Here's an example. One of my clients, whom I would describe as sweet and kind, went on an unexpected rant about “letting illegal aliens into this country.” Rather than get into a political debate on the subject of immigration, I was curious about her making negative judgments and lumping together all “illegal aliens” (the correct term is immigrants, not aliens, as they do not come from another planet, only another country!) and asked her if she knew any. She admitted she didn’t, but that she “didn’t like the looks of them,” at which point I asked if her attitude wasn’t similar to people not approving of her looks because she is of a higher weight. She answered with a shrug.

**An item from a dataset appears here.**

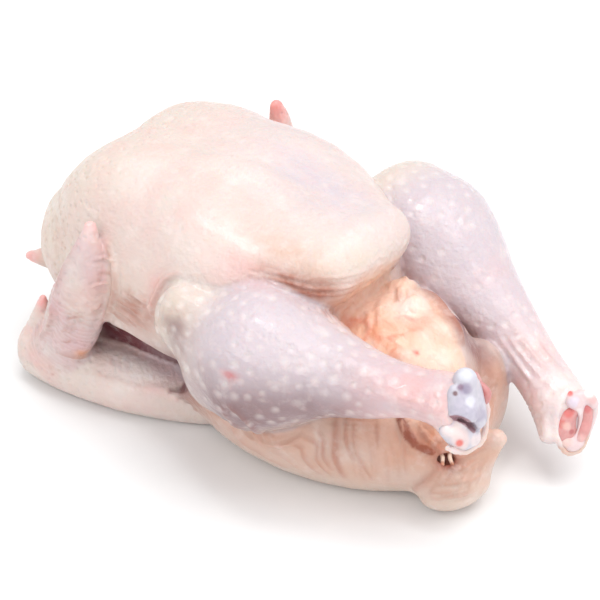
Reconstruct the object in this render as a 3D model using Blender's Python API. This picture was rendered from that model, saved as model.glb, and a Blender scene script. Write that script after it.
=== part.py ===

The truth is that humans are highly visual and tribal. We have evolved to feel safer with people who look and act like us. Millenia ago this was a useful tool in distinguishing friend from foe, but it’s no longer an effective way to gauge safety. Why is it such a threat to some of us to see people who dye their hair green or purple, who have tattoos all over their body, or who speak a different language?
Higher weight people are absolutely right in not wanting to be judged for their size and it’s important for them to fight their own internalized weight stigma as well as that of others. But how is it okay to be against weight stigma but let other prejudices stand. What does size say about a person? Nothing. What does skin color, religion or its lack, sexual orientation or gender identity say? Also, nothing. If you don’t want to be judged by your size, please recognize that others don’t want to be judged by any of the above.
My hope is that all of you examine your prejudices. We know from studies that people on the whole underestimate how biased they are. Research tells us that folks often think they’re unbiased when they’re not. Rather than insist that you see no differences among people or feel ashamed that you rely on conscious or unconscious stereotyping, why not be curious about why this is and start seeing all prejudices as based on ignorance.
Next time you feel stigmatized due to your weight, consider if you’ve shown prejudice to others because of some attribute of theirs. Be curious rather than judgmental and vow to treat others exactly as you wish to be treated. Why not embrace diversity and create a better world for all of us?